Teens who have been victimized, though, often feel different from their friends. You may feel
that no one else understands what you are going through. You might feel separated and
isolated from your friends. You might feel like your friends are judging you or blowing you off,
or harassing you. You may want to withdraw from your friends, or find a new group of friends
where you feel more accepted.
Critical Thinking Skills
One of the most important life skills you begin to learn as a teen is critical thinking. Critical
thinking is the ability to think about what is happening in a situation and to anticipate several
different ways it could turn out. If during your teen years you become a victim of crime,
you may start to think that bad things will continue to happen. You may start believing that
you will always feel lonely, hurt, or confused and that you can’t do anything to change it. You
might feel hopeless and helpless, or even think about hurting yourself or dying. But if you can
begin to think critically, you can start to figure out several different possible outcomes to your
situation and ways to get beyond the bad times.

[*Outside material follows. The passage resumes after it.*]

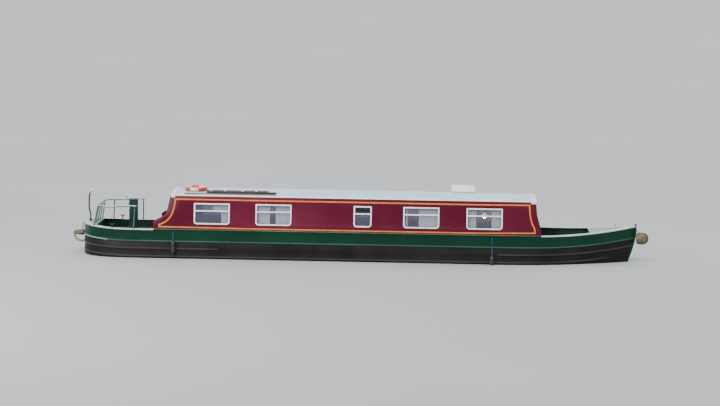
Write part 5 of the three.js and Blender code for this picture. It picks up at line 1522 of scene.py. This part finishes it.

During normal development, adolescents begin learning to think abstractly. They also analyze
the relationships between cause and effect, learn to predict outcomes, and identify and
explore values. If you are victimized during the development of these skills, you might begin
to mistrust your own values and judgment and wonder if something you did “caused” the
victimization. You may believe that you are responsible for what happened or that you are bad
or should expect nothing better than this kind of treatment. You may feel that your personal
choices and desires are meaningless and may begin to expect to be hurt and used by other
Part of growing up is learning to evaluate risks. It’s looking at choices you make, figuring out
what might happen, and deciding if it’s worth doing. A risk might be making a friend of a different
ethnic background, trying out for a sport, exploring career and educational opportunities,
or deciding who to date. Victimized teens sometimes have a hard time thinking about
these choices and don’t see when things are dangerous or have a long-term impact. You might
have used drugs or alcohol, had unprotected sex, driven after drinking, gotten into fights,
or started stealing. You might not recognize, appreciate, or care about the long-term consequences
of your choices.
Having bad things happen to you is not your fault. Nothing about what you say, the way you
look, or what you believe gives anyone the right to hurt you.
- Tell your parents, and talk with them about ways that they can help you be safe.
- Tell a teacher, counselor, or trusted adult to see how they can help you. Talk with
friends. You might find you’re not the only one who has had these kinds of experiences.
- If you are having difficulty finding help, call an anonymous crisis hotline in your area.
Where can teen victims find help?
- School counselors
- School resource officers
- Youth program staff
- Victim service providers
- Rape crisis centers
- Community mental health agencies
- Social workers
If you choose to tell someone, you should know that some adults are mandated reporters.
This means they are legally required to report neglect or abuse to someone else, such as the
police or child protective services. You can ask people if they are mandated reporters and then
decide what you want to do. Some examples of mandated reporters are teachers, counselors,
doctors, social workers, and in some cases, even coaches or activity leaders.
The most important thing is your safety. Seek out persons or resources in your community that
can help you reduce your risk of being victimized again. Find healthy things that help you express
how you feel: write in a journal, talk to friends, paint or draw, or exercise. It doesn’t matter
very much what it is, as long as it doesn’t hurt you or anyone else, and it makes you feel better.
Help Someone Else
Sometimes it’s hard to know what to do or say if a friend has been the victim of a crime. He or
she might not know how to talk about it either. Let your friend know that you care. Stay calm,
and don’t judge their choices or behavior. Believe your friend, and just listen. Sometimes letting
them vent and not needing to have answers for everything can help a lot.
Sometimes the family and friends of victims also feel the impact of the crime and experience
emotional and physical reactions. This is called secondary victimization. If this is happening to
you, help is available for you, too.